Saturday, May 5, 2007

Explanation of Total Debt Ratio

Total debt ratio is a formula that calculates what percentage of a person's income goes toward the payment of debt, including a mortgage payment. A mortgage payment should include interest, principal, taxes and insurance.

Significance

    According to MSN's Money Central website, some mortgage lenders prefer that you have a total debt ratio of 36 percent or lower before they will approve you for a loan.

Formula

    If your total monthly obligations are $1,700, and your monthly gross income is $5,500, your total debt ratio is 31 percent ($1,700/$5,500).

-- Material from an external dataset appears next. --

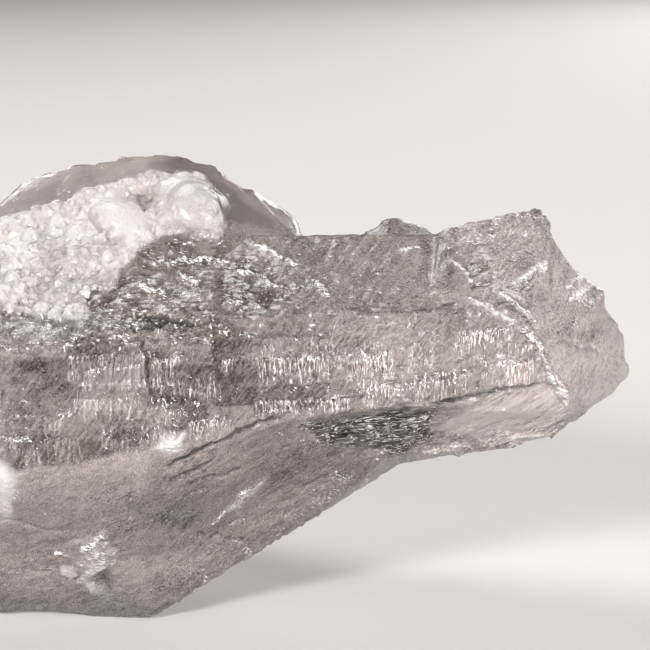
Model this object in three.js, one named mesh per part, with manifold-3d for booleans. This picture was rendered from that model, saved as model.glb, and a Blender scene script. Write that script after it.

Gross income is before any taxes are taken out.

Benefits

    Paying down your credit card debt will help improve your debt ratio. Sometimes credit card debt can be consolidated with a lower rate of interest, which helps decrease your monthly payments.

Refinance

    When a home is refinanced, the mortgage term may be stretched to a longer period, thereby lowering the mortgage payment. This also helps you receive a more favorable total debt ratio.

Prevention/Solution

    If you are facing a hardship and cannot afford your mortgage payment while handling credit card debt, you may qualify for a loan modification. According to MakingHomeAffordable.gov, there is a federal program that helps you lower your interest rate, which results in a lower mortgage payment.